Mandatory fall protection training for workers is nothing new. Thus, Sec. 26.2(1) of the Construction Projects regs. require  employers to ensure that workers be “adequately trained” in any fall protection system they may be required to use.  The new working at heights awareness training is an addition to not a replacement of the current training requirements.

THE 4 THINGS YOU MUST DO

The employer’s basic obligation is ensuring that workers don’t carry out operations requiring use of fall protection unless and until they successfully complete the new awareness training. There are 4 things you must do to meet that obligation.

  1. Verify that Training Provider Is Approved

The new training is different from currently required fall protection training. Unlike Sec. 26.2(1) training, working at heights training and the trainer who delivers it must be approved by the Ontario Chief Prevention Officer (CPO).

What to Do: Theoretically, you could go to the trouble of getting CPO approval as a trainer and provide working at heights training yourself. But most companies will simply hire a third party to deliver the training for them.  Just make sure the provider you select is on the list of officially approved training providers posted on the MOL website.

  1. Verify that Training Program Is Approved

The actual working at heights training program must also be approved by the CPO as meeting the detailed criteria set out in a document called the Working at Heights Training Program Standard.

What to Do: Chances are that if the training provider is approved, the program is too. But specifically ask for assurances. And if you want to be extra sure, use the Work At Heights Training Course Checklist to vet the program and verify that it meets the CPO Standard.

  1. Check Each Worker’s Training Dates for Freshness

Upon passing the course, workers will get a wallet-sized card from the CPO certifying successful completion of training and listing the training date.
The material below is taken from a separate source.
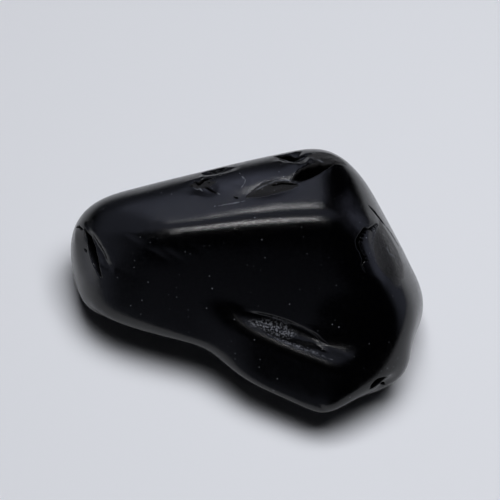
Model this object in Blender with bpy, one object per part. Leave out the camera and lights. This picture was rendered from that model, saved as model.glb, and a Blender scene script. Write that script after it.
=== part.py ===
"""A tumbled jet pebble: one wedge-shaped stone with a sloping plateau, a long ridge, a broad front
face and a lobe like a big toe along the front foot. Tumbling rounded its broken faces and left the
chips, cracks and pits that were too deep to polish.

Frame: +Z up, +X towards the thick end, -Y out of the front face. The origin is the middle of the
stone's box, on the surface that it rests on. The shape is worked out in millimetres and written in
metres.
"""

import math

import bmesh
import bpy
import numpy as np
from mathutils import Vector

MM = 0.001

# The stone is measured outwards from this point inside it, in the frame of the coordinates below,
# which make_pebble shifts to the stone's own origin
HEART = np.array([3.0, -4.0, 6.5])
FARTHEST = 40.0
HALVINGS = 30

# The broken faces that tumbling rounded: name, azimuth and elevation of the way that the face looks,
# in degrees (azimuth 0 is +X and 90 is +Y), a point on the face, and how far its edges are rounded
FACES = (
    ("plateau_low", 170, 75, (-6.0, 6.0, 17.2), 8.0),
    ("plateau_high", 90, 84, (7.0, 5.0, 22.3), 4.0),
    ("ridge_band", 224, 71, (6.3, -0.1, 20.2), 0.5),
    ("front_band", 252, 43, (7.1, -0.8, 20.2), 1.3),
    ("front", 255, 33, (0.0, -7.9, 9.7), 2.6),
    ("right", 358, 37, (16.4, -5.9, 16.2), 4.0),
    ("front_left", 214, 36, (-16.3, -1.4, 12.0), 4.0),
    ("left_end", 188, -4, (-22.0, 2.0, 7.0), 5.0),
    ("back", 98, 10, (-5.0, 14.8, 9.0), 7.0),
    ("back_right", 28, 12, (17.2, 6.9, 12.0), 5.5),
    ("right_foot", 5, -4, (22.3, 1.0, 6.6), 3.0),
    ("front_right_foot", 328, -14, (19.6, -6.6, 5.8), 3.0),
    ("front_foot", 284, -10, (8.0, -15.6, 5.0), 4.0),
    ("front_left_foot", 252, -40, (-8.9, -6.9, 5.7), 0.8),
)
# The faces of the lobe, and how softly it runs into the stone
LOBE_FACES = (
    ("lobe_top", 60, 80, (4.2, -11.5, 10.2), 1.0),
    ("lobe_front", 244, 43, (5.0, -10.7, 10.2), 1.2),
    ("lobe_end", 318, 26, (15.0, -14.0, 7.0), 3.0),
    ("lobe_foot", 239, -45, (6.4, -16.3, 4.5), 0.8),
    ("lobe_end_foot", 305, -32, (13.6, -14.0, 4.4), 1.2),
    ("lobe_back", 60, 0, (8.0, -4.0, 4.0), 2.0),
    ("lobe_root", 205, 10, (-5.5, -7.2, 6.0), 4.0),
)
LOBE_JOINING = 1.5

# The heel fills the corner between the lobe and the right face: a rod with round ends
HEEL_START = (12.5, -6.5, 7.0)
HEEL_START_RADIUS = 5.0
HEEL_END = (14.0, -8.6, 6.4)
HEEL_END_RADIUS = 4.3
HEEL_JOINING = 3.0

# The underside curves in to the flat that the stone rests on
UNDERSIDE_DROP = 1.5
UNDERSIDE_ROUNDING = 7.0
FLAT_ROUNDING = 0.3

# Hollows that a chip, a crack or a pit left: name, a point near it, azimuth and elevation of the way
# that the surface looks there, the turn of its long side from level in degrees (counter-clockwise
# seen from outside), its length, width and depth
HOLLOWS = (
    ("left_crack", (-19.2, 2.3, 11.6), 210, 39, -6, 8.4, 1.5, 0.8),
    ("left_chip", (-20.4, 2.8, 9.9), 204, 28, -8, 8.6, 4.2, 0.4),
    ("lens_pit", (7.6, 7.7, 20.3), 159, 79, 141, 5.4, 1.9, 0.8),
    ("top_notch", (5.0, 10.8, 19.2), 124, 66, 111, 4.6, 1.6, 0.7),
    ("curved_ledge", (2.9, 5.1, 19.4), 166, 77, 108, 6.8, 2.2, 0.25),
    ("pit_cluster", (-5.6, 7.6, 17.2), 160, 74, 66, 4.6, 2.2, 0.35),
    ("top_edge_crack", (-4.0, 10.8, 16.8), 123, 58, 139, 4.6, 1.4, 0.4),
    ("right_chip", (15.4, -2.0, 17.1), 340, 45, 23, 8.4, 4.6, 0.45),
    ("shelf", (4.3, -9.1, 10.4), 256, 66, -10, 9.6, 2.0, 0.35),
    ("corner_chip", (15.2, -13.3, 5.2), 302, 0, 50, 3.6, 2.4, 0.6),
    ("back_scoop", (8.0, 14.6, 11.0), 96, 24, 20, 8.0, 5.0, 0.6),
    ("back_crack", (-11.0, 13.8, 8.5), 104, 18, -35, 6.0, 1.7, 0.5),
    ("right_pit", (20.0, 3.0, 8.0), 14, 8, 70, 3.6, 2.2, 0.5),
)
HOLLOW_ROUNDING = 0.25
# Hollows up to this width get the finest mesh
NARROW = 2.1

# The sharp ridges: name, both ends of the ridge and the reach round it
RIDGES = (
    ("plateau_ridge", (-12.0, 1.0, 16.5), (9.0, 0.6, 20.3), 2.6),
    ("lobe_crest", (-1.0, -8.0, 10.6), (11.0, -13.4, 9.7), 1.8),
)

# The mesh: cuts along each edge of the cube that is blown up to the stone, and how far round a
# hollow its squares are halved, and halved again
CUTS = 18
COARSE_MARGIN = 0.7
FINE_MARGIN = 0.55

JET_COLOUR = (0.004, 0.004, 0.005, 1.0)
JET_ROUGHNESS = 0.28
JET_IOR = 1.66


def outward(azimuth, elevation):
    """The unit vector that looks to an azimuth and an elevation, both in degrees."""
    a = math.radians(azimuth)
    e = math.radians(elevation)
    return np.array([math.cos(a) * math.cos(e), math.sin(a) * math.cos(e), math.sin(e)])


def round_cut(a, b, rounding):
    """The part that is inside both a and b, with the edge between them rounded."""
    near = np.maximum(rounding - np.abs(a - b), 0) / rounding
    return np.maximum(a, b) + near * near * rounding / 4


def round_join(a, b, rounding):
    """The part that is inside a or b, with the valley between them rounded."""
    return -round_cut(-a, -b, rounding)


def cut_by(p, faces):
    """Below zero on the inner side of all the faces."""
    body = np.full(len(p), -np.inf)
    for _, azimuth, elevation, point, rounding in faces:
        body = round_cut(body, (p - np.array(point)) @ outward(azimuth, elevation), rounding)
    return body


def rod(p, start, start_radius, end, end_radius):
    """Distance from a rod with round ends whose radius changes along it."""
    start = np.array(start)
    run = np.array(end) - start
    t = np.clip((p - start) @ run / (run @ run), 0, 1)
    radius = start_radius + (end_radius - start_radius) * t
    return np.linalg.norm(p - start - t[:, None] * run, axis=1) - radius


def whole(p):
    """Below zero inside the stone as it was before it was chipped."""
    body = round_join(cut_by(p, FACES), cut_by(p, LOBE_FACES), LOBE_JOINING)
    heel = rod(p, HEEL_START, HEEL_START_RADIUS, HEEL_END, HEEL_END_RADIUS)
    body = round_join(body, heel, HEEL_JOINING)
    body = round_cut(body, -p[:, 2] - UNDERSIDE_DROP, UNDERSIDE_ROUNDING)
    return round_cut(body, -p[:, 2], FLAT_ROUNDING)


def surface(directions, form):
    """The points where rays from the heart, in the given directions, leave the form."""
    low = np.zeros(len(directions))
    high = np.full(len(directions), FARTHEST)
    for _ in range(HALVINGS):
        middle = (low + high) / 2
        inside = form(HEART + middle[:, None] * directions) < 0
        low = np.where(inside, middle, low)
        high = np.where(inside, high, middle)
    return HEART + low[:, None] * directions


def hollow_spans(p, hollow):
    """Where points lie in a hollow, in half lengths, half widths and depths from its middle."""
    _, point, azimuth, elevation, turn, length, width, depth = hollow
    towards = np.array(point) - HEART
    middle = surface((towards / np.linalg.norm(towards))[None], whole)[0]
    normal = outward(azimuth, elevation)
    level = outward(azimuth + 90, 0)
    rising = np.cross(normal, level)
    t = math.radians(turn)
    along = math.cos(t) * level + math.sin(t) * rising
    across = np.cross(normal, along)
    q = p - middle
    return np.stack([q @ along / (length / 2), q @ across / (width / 2), q @ normal / depth], axis=1)


def stone(p):
    """Below zero inside the finished stone, above zero outside, at points in millimetres."""
    body = whole(p)
    for hollow in HOLLOWS:
        depth = hollow[-1]
        scooped = (np.linalg.norm(hollow_spans(p, hollow), axis=1) - 1) * depth
        body = round_cut(body, -scooped, HOLLOW_ROUNDING)
    return body


def near_hollow(p, margin, widest):
    """Whether points lie within a margin of a hollow that is no wider than a given width."""
    near = np.zeros(len(p), bool)
    for hollow in HOLLOWS:
        length, width, depth = hollow[-3:]
        spans = hollow_spans(p, hollow)
        reach = np.array([1 + 2 * margin / length, 1 + 2 * margin / width, 1 + 2 * margin / depth])
        near |= (width <= widest) & (np.linalg.norm(spans / reach, axis=1) < 1)
    return near


def near_ridge(p):
    """Whether points lie within the reach of a ridge."""
    near = np.zeros(len(p), bool)
    for _, start, end, reach in RIDGES:
        near |= rod(p, start, reach, end, reach) < 0
    return near


def halve_squares(bm, wanted):
    """Halves the squares of the ball that will lie where they are wanted small."""
    directions = np.array([edge.verts[0].co + edge.verts[1].co for edge in bm.edges])
    directions /= np.linalg.norm(directions, axis=1)[:, None]
    small = wanted(surface(directions, whole))
    edges = [edge for edge, is_small in zip(bm.edges, small) if is_small]
    bmesh.ops.subdivide_edges(bm, edges=edges, cuts=1, use_grid_fill=True)
    for vertex in bm.verts:
        vertex.co.normalize()


def ball():
    """A cube whose faces are cut into squares and blown up to a ball, finer where detail lies."""
    bm = bmesh.new()
    bmesh.ops.create_cube(bm, size=2)
    bmesh.ops.subdivide_edges(bm, edges=bm.edges, cuts=CUTS, use_grid_fill=True)
    for vertex in bm.verts:
        vertex.co = Vector([math.tan(c * math.pi / 4) for c in vertex.co]).normalized()
    halve_squares(bm, lambda p: near_ridge(p) | near_hollow(p, COARSE_MARGIN, math.inf))
    halve_squares(bm, lambda p: near_hollow(p, FINE_MARGIN, NARROW))
    return bm


def jet():
    material = bpy.data.materials.new("polished_jet")
    material.use_nodes = True
    shader = material.node_tree.nodes["Principled BSDF"]
    shader.inputs["Base Color"].default_value = JET_COLOUR
    shader.inputs["Metallic"].default_value = 0.0
    shader.inputs["Roughness"].default_value = JET_ROUGHNESS
    shader.inputs["IOR"].default_value = JET_IOR
    return material


def make_pebble():
    bm = ball()
    directions = np.array([vertex.co for vertex in bm.verts])
    points = surface(directions, stone)
    low = points.min(axis=0)
    high = points.max(axis=0)
    origin = np.array([(low[0] + high[0]) / 2, (low[1] + high[1]) / 2, low[2]])
    for vertex, point in zip(bm.verts, (points - origin) * MM):
        vertex.co = point
    mesh = bpy.data.meshes.new("pebble")
    bm.to_mesh(mesh)
    bm.free()
    mesh.shade_smooth()
    mesh.materials.append(jet())
    return bpy.data.objects.new("pebble", mesh)


def main():
    for old in list(bpy.data.objects):
        bpy.data.objects.remove(old)
    collection = bpy.data.collections.new("jet_pebble")
    bpy.context.scene.collection.children.link(collection)
    collection.objects.link(make_pebble())


if __name__ == "__main__":
    main()
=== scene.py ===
# %% [markdown]
# # A tumbled pebble of jet
# Jet is fossil wood, black all through and light for a stone. Tumbling with grit rounds its broken
# faces and then polishes them, but chips, cracks and pits that lie too deep stay matt. So this model
# has one piece, the stone, and its looks come from three things: a smooth form that reflections can
# run along, sharp small damage cut into it, and a finish that tells polish from break.
# %% Load the frame
import math

import bpy
import numpy as np
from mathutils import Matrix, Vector


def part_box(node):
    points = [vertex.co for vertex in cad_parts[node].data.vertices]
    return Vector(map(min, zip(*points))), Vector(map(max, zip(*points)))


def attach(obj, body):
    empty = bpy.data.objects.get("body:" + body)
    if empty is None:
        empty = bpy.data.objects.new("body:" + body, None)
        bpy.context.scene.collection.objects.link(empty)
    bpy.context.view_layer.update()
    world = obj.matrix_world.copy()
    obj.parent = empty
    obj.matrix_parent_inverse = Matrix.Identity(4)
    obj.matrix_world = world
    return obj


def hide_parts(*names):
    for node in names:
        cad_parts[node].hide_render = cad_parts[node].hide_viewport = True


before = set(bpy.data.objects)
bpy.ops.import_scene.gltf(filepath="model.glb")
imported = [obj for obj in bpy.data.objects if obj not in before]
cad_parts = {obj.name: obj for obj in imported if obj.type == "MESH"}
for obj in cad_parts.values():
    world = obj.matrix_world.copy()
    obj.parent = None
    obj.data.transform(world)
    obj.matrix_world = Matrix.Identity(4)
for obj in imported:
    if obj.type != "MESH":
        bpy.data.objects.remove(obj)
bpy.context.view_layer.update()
MM = 0.001
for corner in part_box("pebble"):
    print("corner of the stone in mm:", [round(v / MM, 1) for v in corner])

# %% [markdown]
# ## Colours and nodes
# Colours are picked as sRGB hex values, as an eye dropper gives them, but Blender's sockets hold
# linear light. One function turns the one into the other, so every colour in the file can be read as
# a hex value. A second function adds a node. It links an input that is given another node's output,
# and sets an input that is given a value, so each node takes one call.
# %% Helpers for colours and nodes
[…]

Workers must renew their training within 3 years by taking a CPO-approved “refresher” course. Don’t let them work at heights if their training has expired unless and until they renew it by completing refresher training.   Training is portable from employer to employer. But while new workers don’t need to retake working at heights training just because they change jobs, you do need to train them in the specific fall protection system you use at your workplace.

What to Do: In addition to tracking the training dates of your current workers (which we’ll explain in the next section), ask new workers to present their CPO cards and verify that the listed completion date is within the 3-year window. The MOL will also keep a central training database but you’ll need the worker’s consent to access his/her personal training information. (Click here for a model form you can use to get the needed authorization.)
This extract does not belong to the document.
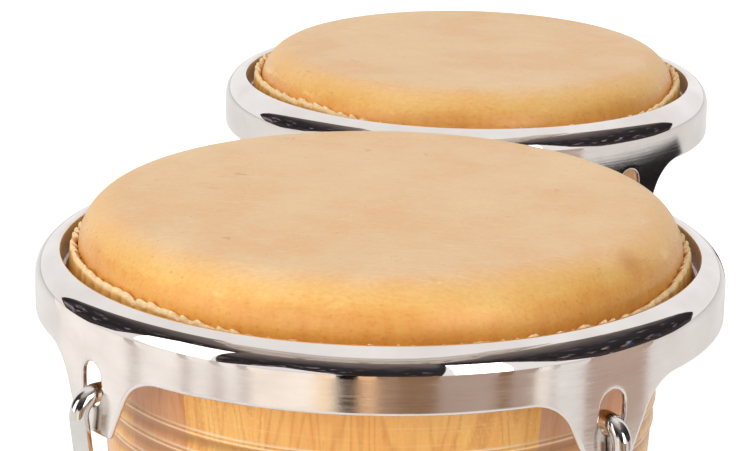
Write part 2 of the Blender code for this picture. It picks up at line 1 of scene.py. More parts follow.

  1. Keep Training Records

You must keep a record for each worker who receives working at heights training listing the:

  • Worker’s name;
  • Name of the approved training provider;
  • Name of the approved training program; and
  • Date on which the training was successfully completed.

What to Do: The simplest way to meet this requirement is to keep a copy of each worker’s CPO wallet card. You also have to give MOL inspectors copies of the records if they request them.